Mr. Kendall nodded. “Yes…yes…the calf. He’s in t’corner there. I’ll just lift bucket first.”

It was a blatant excuse. He went over to the bucket and as he passed behind the cow he whipped out his spectacles, jammed them on his nose and directed a piercing glare at the cow’s bottom. He only took an instant because he didn’t want to show undue concern, but when he turned back towards us his face registered utter despair and he put his spectacles away with a weary gesture of defeat.

As he approached I turned and brushed against my partner.

“Where the hell is it?” I hissed.

“Up my sleeve,” murmured Siegfried without moving his lips or changing expression.

“What…?” I began, but Siegfried was climbing over a gate into the makeshift pen where the calf was cornered.

He was in an expansive mood as he examined the little creature and injected it. He kept up a steady flow of light conversation and Mr. Kendall, showing great character, managed to get his smile back on and answer back. But his preoccupied manner, the tortured eyes and the repeated incredulous glances back along the byre floor in the direction of the cow betrayed the fact that he was under immense strain.

Siegfried didn’t hurry over the calf and when he had finished he lingered a while in the yard, chatting about the weather, the way the grass was springing, the price of fat bullocks.

Mr. Kendall hung on grimly but by the time Siegfried finally waved farewell the farmer’s eyes were popping and his face was an anguished mask. He bolted back into the byre and as the car backed round I could see him bent double with his glasses on again, peering into the corners.

“Poor fellow,” I said. “He’s still looking for that thing. And for God’s sake where is it, anyway?”

“I told you, didn’t I?” Siegfried removed one arm from the wheel and shook it.
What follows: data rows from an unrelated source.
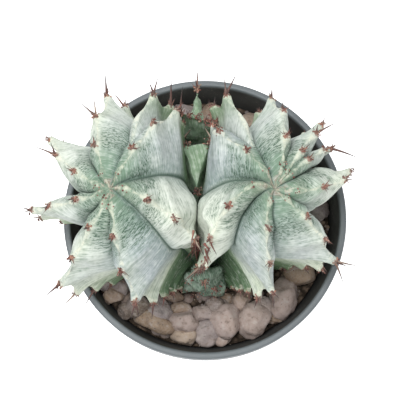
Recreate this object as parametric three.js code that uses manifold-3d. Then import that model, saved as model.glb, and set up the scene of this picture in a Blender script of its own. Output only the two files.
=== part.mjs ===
// A potted African milk barrel, Euphorbia horrida, whose stem has forked into two heads.
// Millimetres, +Z up. The origin is the centre of the pot's underside, with +X to the right and -Y to the
// front.
//
// Each head is a skin wrapped round its own curved axis. For every rib a crest line and a furrow line run
// down it, with flat faces between them. The crest rises to a tooth at each eye, where the thorns stand.
// The two heads grow out of one base, so they and all their thorns are joined in one body.

import * as THREE from "three";
import { ConvexGeometry } from "three/addons/geometries/ConvexGeometry.js";
import { mergeVertices } from "three/addons/utils/BufferGeometryUtils.js";
import Module from "manifold-3d";

const wasm = await Module();
wasm.setup();

// Pot
const POT_HEIGHT = 90;
const POT_RIM_RADIUS = 54;
const POT_BASE_RADIUS = 39;
const POT_WALL = 1.6;
const POT_LIP_WIDTH = 2.4;
const POT_COLLAR_HEIGHT = 13;
const POT_COLLAR_STEP = 1.4;
const POT_FLOOR_Z = 3.2;
const POT_FOOT_HEIGHT = 1.5;
const POT_FOOT_RING_INSET = 1.5;
const POT_FOOT_RING_WIDTH = 3.5;
const POT_MIDDLE_FOOT_RADIUS = 12;
const POT_EDGE_SOFTENING = 0.8;
const POT_SEGMENTS = 64;
const DRAIN_HOLE_RADIUS = 4;
const DRAIN_HOLE_CIRCLE = 25;
const DRAIN_HOLES = 6;

// Filling
const CLEARANCE = 0.3;
const ROOT_ROOM = 0.6;
const SOIL_TOP_Z = 74.5;
const GRAVEL_BED_TOP_Z = 77;
const GRAVEL_HOLE = { left: -14.8, right: 9.2, y: 0, radius: 27 };
const PEBBLES = 32;
const PEBBLE_SEED = 41;
const PEBBLE_SMALLEST = 3.4;
const PEBBLE_LARGEST = 7.4;
const PEBBLE_ROUNDER_FROM = 5.5;
const PEBBLE_FLATS = 6;
const PEBBLE_WEAR = 0.9;
const PEBBLE_HEIGHT = 0.9;
const PEBBLE_TRIES = 260;
const PEBBLE_CROWDING = 0.72;
const PEBBLE_STEM_GAP = 1.5;
const PEBBLE_SHRINKING = [1, 0.75, 0.55];

// Plant
const STEM_TEETH = 9;
const EYES_SHOWING = 8;
const ROOT_STEPS = [9, 9.5, 10, 11];
const SHOULDER = 4;
const FOOT_FROM = 5;
const RIB_THICKNESS = 0.35;
const EYE_WIDTH = 0.9;
const TOOTH_LIFT = 0.25;
const FACE_BULGE = 0.05;
const FACE_HOLLOW = -0.07;
const PLANT_SEED = 11;
const THORN_ROOT = 1.2;
const THORN_LENGTH = 2.8;
const THORN_LONGEST = 8.5;
const THORN_THICKNESS = 0.6;
const LONG_THORN_SHARE = 0.3;
const THORNS_ABOVE_Z = POT_HEIGHT + 2;
const LONG_THORNS_ABOVE_Z = POT_HEIGHT + 8;
const THORN_FAN = 0.9;
const THORN_STRAY = 0.5;
const SECOND_THORN_SHARE = 0.35;
const LATE_RIB_SHARE = 0.05;
const RIB_WAKE = 1.4;

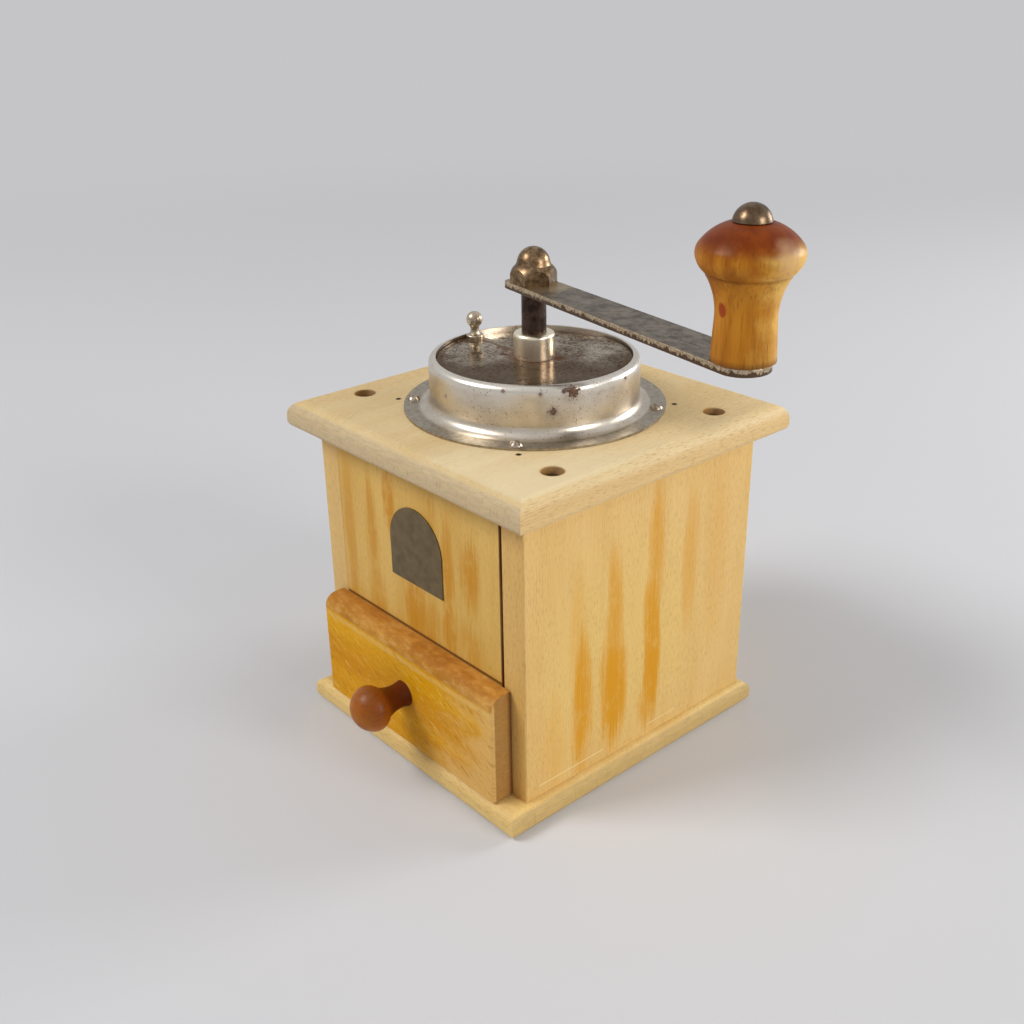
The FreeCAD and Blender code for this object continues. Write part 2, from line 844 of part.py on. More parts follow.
def lower_bridge():
    """The bar under the barrel that guides the shaft's foot and holds the adjusting screw."""
    piece = Piece("lower_bridge", z=leg_base - s.lower_thick)
    bridge_bar(piece, s.lower_half, s.lower_width, s.lower_thick)
    top = s.lower_thick + s.boss_rise
    piece.turned([(0, -s.boss_drop), (s.boss_radius, -s.boss_drop), (s.boss_radius, top), (0, top)])
    piece.drill(s.thread_radius, -s.boss_drop, s.lower_thick, (0, 0))
    piece.drill(shaft_bore, s.lower_thick, top, (0, 0))
    for side in (-1, 1):
        piece.drill(s.machine_shank, 0, s.lower_thick, (leg_screw_x() * side, 0))


def lower_bridge_screws():
    piece = Piece("lower_bridge_screws", z=leg_base)
    crown = cap_radius(s.machine_head, s.machine_head_height)
    head = -s.lower_thick
    tip = s.leg_length
    corners = [(0, head - s.machine_head_height, crown, 1), (s.machine_head, head), (s.machine_shank, head),
               (s.machine_shank, tip - s.machine_shank), (0, tip)]
    for side in (-1, 1):
        piece.turned(corners, (leg_screw_x() * side, 0, 0))


def adjusting_screw():
    """The thumb screw that sets the grind by lifting the shaft."""
    piece = Piece("adjusting_screw", z=boss_base - s.adjust_head_gap)
    stud = s.thread_radius - s.running_gap
    corners = [
        (0, -s.adjust_head_height),
        (s.adjust_head, -s.adjust_head_height),
        (s.adjust_head, 0),
        (stud, 0),
        (stud, s.adjust_stud),
        (s.cup_radius, s.adjust_stud),
        (s.cup_radius, s.adjust_stud - s.cup_depth),
        (0, s.adjust_stud - s.cup_depth),
    ]
    piece.turned(corners)
    rim = s.adjust_head + s.flute_width / 2
    grip = piece.disc("XY_Plane", s.flute_width, (rim, 0, -s.adjust_head_height))
    cut = piece.pocket(grip, s.adjust_head_height, reverse=True)
    piece.repeat(cut, s.flute_count)


def thrust_ball():
    ball = doc.addObject("Part::Sphere", "thrust_ball")
    ball.Label = "thrust_ball"
    bind(ball, "Radius", s.ball_radius)
    bind(ball, "Placement.Base.z", ball_level)


# Crank


def drive_shaft():
    piece = Piece("drive_shaft", z=shaft_base, turn=s.arm_turn)
    shoulder = s.arm_level - shaft_base
    corners = [
        (0, s.cup_depth),
        (s.cup_radius, s.cup_depth),
        (s.cup_radius, 0),
        (s.shaft_radius, 0),
        (s.shaft_radius, shoulder),
        (0, shoulder),
    ]
    piece.turned(corners)
    half = s.square_half
    piece.pad(piece.rectangle((-half, -half), (half, half), shoulder), s.arm_thick)
    stub = piece.disc("XY_Plane", s.stub_radius, (0, 0, shoulder + s.arm_thick))
    piece.pad(stub, s.stub_length)
    pin_level = burr_base + s.cone_height + s.hub_height / 2 - shaft_base
    hole = piece.disc("YZ_Plane", s.burr_pin_radius, (0, pin_level, 0))
    piece.pocket(hole, s.cone_top * 2, middle=True)


def crank_arm():
    piece = Piece("crank_arm", z=s.arm_level, turn=s.arm_turn)
    inner = s.arm_half_inner
    outer = s.arm_half_outer
    end = s.crank_radius + outer
    cut = s.arm_tail_round
    tail = -s.arm_tail
    corners = [
        (tail + cut, -inner),
        (s.crank_radius, -outer, outer, 1),
        (end, 0, outer, 1),
        (s.crank_radius, outer),
        (tail + cut, inner, cut, 1),
        (tail, inner - cut),
        (tail, cut - inner, cut, 1),
    ]
    piece.pad(piece.outline("XY_Plane", corners), s.arm_thick)
    thick = VALUES["arm_thick"]
    piece.ease(s.arm_edge_round, lambda edge: is_level(edge, thick) or is_level(edge, 0))
    half = s.square_half
    piece.pocket(piece.rectangle((-half, -half), (half, half)), s.arm_thick, reverse=True)
    piece.drill(s.pin_radius, 0, s.arm_thick, (s.crank_radius, 0))


def acorn_nut():
    """The hexagon cap nut that clamps the arm."""
    piece = Piece("acorn_nut", z=arm_top, turn=s.arm_turn + s.nut_turn)
    dome = s.nut_height - s.nut_dome_start
    corners = [
        (s.stub_radius, 0),
        (s.nut_corner, 0),
        (s.nut_corner, s.nut_side, s.nut_shoulder_round, 1),
        (s.nut_shoulder_radius, s.nut_shoulder),
        (s.nut_dome_radius, s.nut_dome_start, cap_radius(s.nut_dome_radius, dome), 1),
        (0, s.nut_height),
        (0, s.stub_length),
        (s.stub_radius, s.stub_length),
    ]
    piece.turned(corners)
    sketch = piece.sketch("XY_Plane")
    corner = s.nut_flat / math.cos(math.radians(30))
    angles = [Size(60 * step, str(60 * step)) for step in range(6)]
    add_outline(sketch, [(corner * cosine(angle), corner * sine(angle)) for angle in angles])
    add_circle(sketch, s.nut_corner * 2)
    piece.pocket(sketch, s.nut_height, reverse=True)


def handle_pin():
    """The fixed pin that the handle turns on, peened under the arm and domed on top."""
    piece = Piece("handle_pin", *handle_place(), z=s.arm_level)
    dome_base = s.arm_thick + s.handle_height + s.handle_gap
    crown = cap_radius(s.dome_radius, s.dome_height)
    corners = [
        (0, -s.peen_height),
        (s.peen_radius, -s.peen_height / 2),
        (s.peen_radius, 0),
        (s.pin_radius, 0),
        (s.pin_radius, dome_base),
        (s.dome_radius, dome_base, crown, 1),
        (0, dome_base + s.dome_height),
    ]
    piece.turned(corners)


def handle_place():
    return (s.crank_radius * cosine(s.arm_turn), s.crank_radius * sine(s.arm_turn))


def crank_handle():
    """The turned wooden handle, free to spin on its pin."""
    piece = Piece("crank_handle", *handle_place(), z=arm_top)
    bore = s.pin_radius + s.running_gap
    bead_level = s.handle_neck_level + s.handle_bead_step
    corners = [
        (bore, s.handle_gap),
        (s.handle_foot, s.handle_gap),
        (s.handle_waist, s.handle_waist_level, s.handle_flare, -1),
        (s.handle_neck, s.handle_neck_level),
        (s.handle_neck, bead_level),
        (s.handle_bead, bead_level, s.handle_under_round, 1),
        (s.handle_crown, s.handle_crown_level, s.handle_side_round, 1),
        (s.handle_brow, s.handle_brow_level, s.handle_top_round, 1),
        (s.handle_top, s.handle_height),
        (bore, s.handle_height),
    ]
    piece.turned(corners)


# Drawer


def drawer_front():
    """The drawer's front board, which overlaps the case and has a rounded top edge."""
    piece = Piece("drawer_front", y=-(s.case_half + s.drawer_front_gap), z=drawer_front_base)
    thick = s.drawer_front_thick
    tall = s.drawer_front_height
    corners = [
        (0, 0),
        (0, tall),
        (s.drawer_brow - thick, tall, s.drawer_brow, 1),
        (-thick, tall - s.drawer_brow),
        (-thick, 0),
    ]
    piece.pad(piece.outline("YZ_Plane", corners), (s.case_half - s.drawer_front_margin) * 2, middle=True)
    front = -VALUES["drawer_front_thick"]
    piece.ease(s.drawer_edge_round, lambda edge: is_upright(edge) and edge.BoundBox.YMin < front + 1e-4)
    socket = piece.disc("XZ_Plane", s.knob_tenon, (0, s.knob_level, thick - s.knob_tenon_depth))
    piece.pocket(socket, s.knob_tenon_depth + 1, reverse=True)


def drawer_side(name, side):
    piece = Piece(name, x=drawer_box_half * side, y=-(s.case_half + s.drawer_front_gap), z=drawer_base)
    inner = s.drawer_side_thick * (-side)
    piece.pad(piece.rectangle((0, 0), (inner, s.drawer_length)), s.drawer_side_height)


def drawer_back():
    inner = drawer_box_half - s.drawer_side_thick
    back = s.drawer_length - s.case_half - s.drawer_front_gap
    piece = Piece("drawer_back", y=back, z=drawer_base)
    piece.pad(piece.rectangle((-inner, -s.drawer_side_thick), (inner, 0)), s.drawer_side_height)


def drawer_bottom():
    inner = drawer_box_half - s.drawer_side_thick
    level = drawer_base + s.drawer_bottom_level
    piece = Piece("drawer_bottom", y=-(s.case_half + s.drawer_front_gap), z=level)
    length = s.drawer_length - s.drawer_side_thick
    piece.pad(piece.rectangle((-inner, 0), (inner, length)), s.drawer_bottom_thick)


def drawer_knob():
    """The turned knob, its tenon glued into the front board."""
    piece = Piece("drawer_knob", y=-drawer_face, z=drawer_front_base + s.knob_level)
    corners = [
        (0, s.knob_tenon_depth),
        (0, -s.knob_reach, cap_radius(s.knob_head, s.knob_reach - s.knob_head_reach), 1),
        (s.knob_head, -s.knob_head_reach, s.knob_back_round, 1),
        (s.knob_neck, -s.knob_neck_reach, s.knob_neck_round, -1),
        (s.knob_foot, 0),
        (s.knob_tenon, 0),
        (s.knob_tenon, s.knob_tenon_depth),
    ]
    sketch = piece.outline("XY_Plane", corners)
    piece.feature("Revolution", sketch, ReferenceAxis=(sketch, ["V_Axis"]), Angle=360)
    head = VALUES["knob_head"]
    piece.ease(s.knob_head_ease, lambda edge: is_circle(edge, head))


def build():
    base_board()
    top_board()
    side_panel("side_panel_left", -1)
    side_panel("side_panel_right", 1)
    front_panel()
    back_panel()
    badge_plate()
    top_board_screws()
    base_board_screws()
    bean_housing()
    flange_places = ring_places(flange_screw_ring, FLANGE_ANGLES)
    pan_screws("flange_screws", board_top + s.sheet, flange_places, s.small_shank, s.pan_radius,
               s.pan_height, s.small_depth)
    hopper_cover()
    lid_shutter()
    lid_knob()
    bearing_collar()
    upper_bridge()
    upper_bridge_screws()
    burr_housing()
    seat_places = ring_places(s.seat_screw_ring, SEAT_SCREW_ANGLES)
    pan_screws("burr_housing_screws", seat_top, seat_places, s.small_shank, s.pan_radius,
               s.pan_height, s.small_depth)
    outer_burr()
    inner_burr()
    burr_pin()
    lower_bridge()
    lower_bridge_screws()
    adjusting_screw()
    thrust_ball()
    drive_shaft()
    crank_arm()
    acorn_nut()
    handle_pin()
    crank_handle()
    drawer_front()
    drawer_side("drawer_side_left", -1)
    drawer_side("drawer_side_right", 1)
    drawer_back()
    drawer_bottom()
    drawer_knob()
    doc.recompute()


def check(pieces):
    """Stop before anything is written if a feature failed or a piece is not a sound solid."""
    for item in doc.Objects:
        if "Invalid" in item.State or "Error" in item.State:
            raise RuntimeError("%s of %s failed" % (item.Name, item.InList[0].Label if item.InList else ""))
    for piece in pieces:
        shape = piece.Shape
        if shape.isNull() or not shape.isValid() or not shape.Solids:
            raise RuntimeError("%s has no sound solid" % piece.Label)


def write(pieces):
    os.makedirs("parts", exist_ok=True)
    for piece in pieces:
        piece.Shape.exportStep("parts/%s.step" % piece.Label)
        print("%-22s %2d solid  %10.1f mm3" % (piece.Label, len(piece.Shape.Solids), piece.Shape.Volume))


build()
finished = [item for item in doc.Objects if item.TypeId in ("PartDesign::Body", "Part::Sphere")]
check(finished)
write(finished)
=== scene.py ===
import math
import bpy
from mathutils import Matrix, Vector


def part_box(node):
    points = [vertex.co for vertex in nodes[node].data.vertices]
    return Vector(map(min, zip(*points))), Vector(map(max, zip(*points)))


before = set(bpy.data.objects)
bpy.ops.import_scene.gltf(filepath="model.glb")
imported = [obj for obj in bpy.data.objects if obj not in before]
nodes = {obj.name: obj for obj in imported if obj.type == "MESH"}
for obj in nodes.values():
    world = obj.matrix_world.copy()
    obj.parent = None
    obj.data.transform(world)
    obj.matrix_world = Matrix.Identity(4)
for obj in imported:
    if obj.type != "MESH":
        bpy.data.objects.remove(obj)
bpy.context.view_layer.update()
print("loaded", len(nodes), "parts of the mill")


class Tone:  # a number or colour inside a mixer, so that sums are written as sums
    def __init__(self, mixer, socket):
        self.mixer = mixer
        self.socket = socket

    def sum(self, operation, *values):
        return self.mixer.node("ShaderNodeMath", {"operation": operation}, dict(enumerate(values)))

    def __add__(self, other):
        return self.sum("ADD", self, other)

    def __sub__(self, other):
        return self.sum("SUBTRACT", self, other)

    def __rsub__(self, other):
        return self.sum("SUBTRACT", other, self)

    def __mul__(self, other):
        return self.sum("MULTIPLY", self, other)

    def __pow__(self, other):
        return self.sum("POWER", self, other)

    def __neg__(self):
        return self * -1

    __radd__ = __add__
    __rmul__ = __mul__

    def most(self, other):
        return self.sum("MAXIMUM", self, other)

    def least(self, other):
        return self.sum("MINIMUM", self, other)

    def size(self):
        return self.sum("ABSOLUTE", self)

    def rise(self, low, high):  # 0 below low, 1 above high, smooth between
        settings = {"interpolation_type": "SMOOTHSTEP"}
        return self.mixer.node("ShaderNodeMapRange", settings, {0: self, 1: low, 2: high, 3: 0.0, 4: 1.0})

    def fall(self, low, high):
        return 1 - self.rise(low, high)


class Mixer:  # the nodes of a material or of the world, and the one way to add to them
    def __init__(self, owner):
        owner.use_nodes = True
        self.tree = owner.node_tree
        self.tree.nodes.clear()

    def feed(self, socket, value):
        if isinstance(value, Tone):
            self.tree.links.new(value.socket, socket)
        elif isinstance(value, (tuple, list)) and socket.type == "RGBA":
            socket.default_value = (*value[:3], 1.0)
        else:
            socket.default_value = value

    def node(self, kind, settings=None, inputs=None, output=0):
        made = self.tree.nodes.new(kind)
        for key, value in (settings or {}).items():
            setattr(made, key, value)
        for key, value in (inputs or {}).items():
            self.feed(made.inputs[key], value)
        return Tone(self, made.outputs[output]) if made.outputs else None

    def parts(self, point):
        made = self.tree.nodes.new("ShaderNodeSeparateXYZ")
        self.tree.links.new(point.socket, made.inputs[0])
        return [Tone(self, socket) for socket in made.outputs]

    def mix(self, amount, first, second, how="MIX"):
        settings = {"data_type": "RGBA", "blend_type": how}
        return self.node("ShaderNodeMix", settings, {0: amount, 6: first, 7: second}, output=2)

    def backdropRays(self):  # 1 where the camera, a mirror or glass looks, 0 for light on the mill
        camera, mirror, glass = [self.node("ShaderNodeLightPath", output="Is " + kind + " Ray")
                                 for kind in ("Camera", "Glossy", "Transmission")]
        return camera.most(mirror).most(glass)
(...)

A round fleshy ball rolled down into his hand.

I stared at it in amazement. “But…I never saw you take it off…what happened?”

“I’ll tell you.” My partner smiled indulgently. “I was fingering it over to see how deeply it was attached when I felt it begin to move. The back of it was merely encapsulated by the skin and when I gave another squeeze it just popped out and shot up my sleeve. And after it had gone the lips of the skin sprang back together again so that you couldn’t see where it had been. Extraordinary thing.”

Tristan reached over from the back seat. “Give it to me,” he said. “I’ll take it back to college with me and get it sectioned. We’ll find out what kind of tumour it is.”

His brother smiled. “Yes, I expect they’ll give it some fancy name, but I’ll always remember it as the only thing that shook Mr. Kendall.”

“That was an interesting session in there,” I said. “And I must say I admired the way you dealt with that eye, Siegfried. Very smooth indeed.”

“You’re very kind, James,” my partner murmured. “That was just one of my little tricks—and of course the forceps helped a lot.”

I nodded. “Yes, wonderful little things. I’ve never seen anything like them. Where did you get them?”

“Picked them up on an instrument stall at the last Veterinary Congress. They cost me a packet but they’ve been worth it. Here, let me show them to you.” He put his hand in his breast pocket then his side pockets, and as he continued to rummage all over his person a look of sick dismay spread slowly across his face.

Finally he abandoned the search, cleared his throat and fixed his eyes on the road ahead.

“I’ll er…I’ll show you them some other time, James,” he said huskily.

I didn’t say anything but I knew and Siegfried knew and Tristan knew.

He’d left them on the farm.

7

O
NE OF THE NICEST
things about my married life was that my new wife got on so well with the Farnon brothers. And this was fitting because both of them had done their utmost to further my suit, Siegfried by means of some well-timed kicks in the pants, Tristan by more subtle motivation. The young man had been reassuring when I consulted him in the dispensary about my wooing that early summer morning.

“Well, it’s a good sign.” Tristan reluctantly expelled a lungful of Woodbine smoke and looked at me with wide, encouraging eyes.

“You think so?” I said doubtfully.

Tristan nodded “Sure of it. Helen just rang you up, did she?”

“Yes, out of the blue. I haven’t seen her since I took her to the pictures that night and it’s been hectic ever since with the lambing—and suddenly there she was asking me to tea on Sunday.”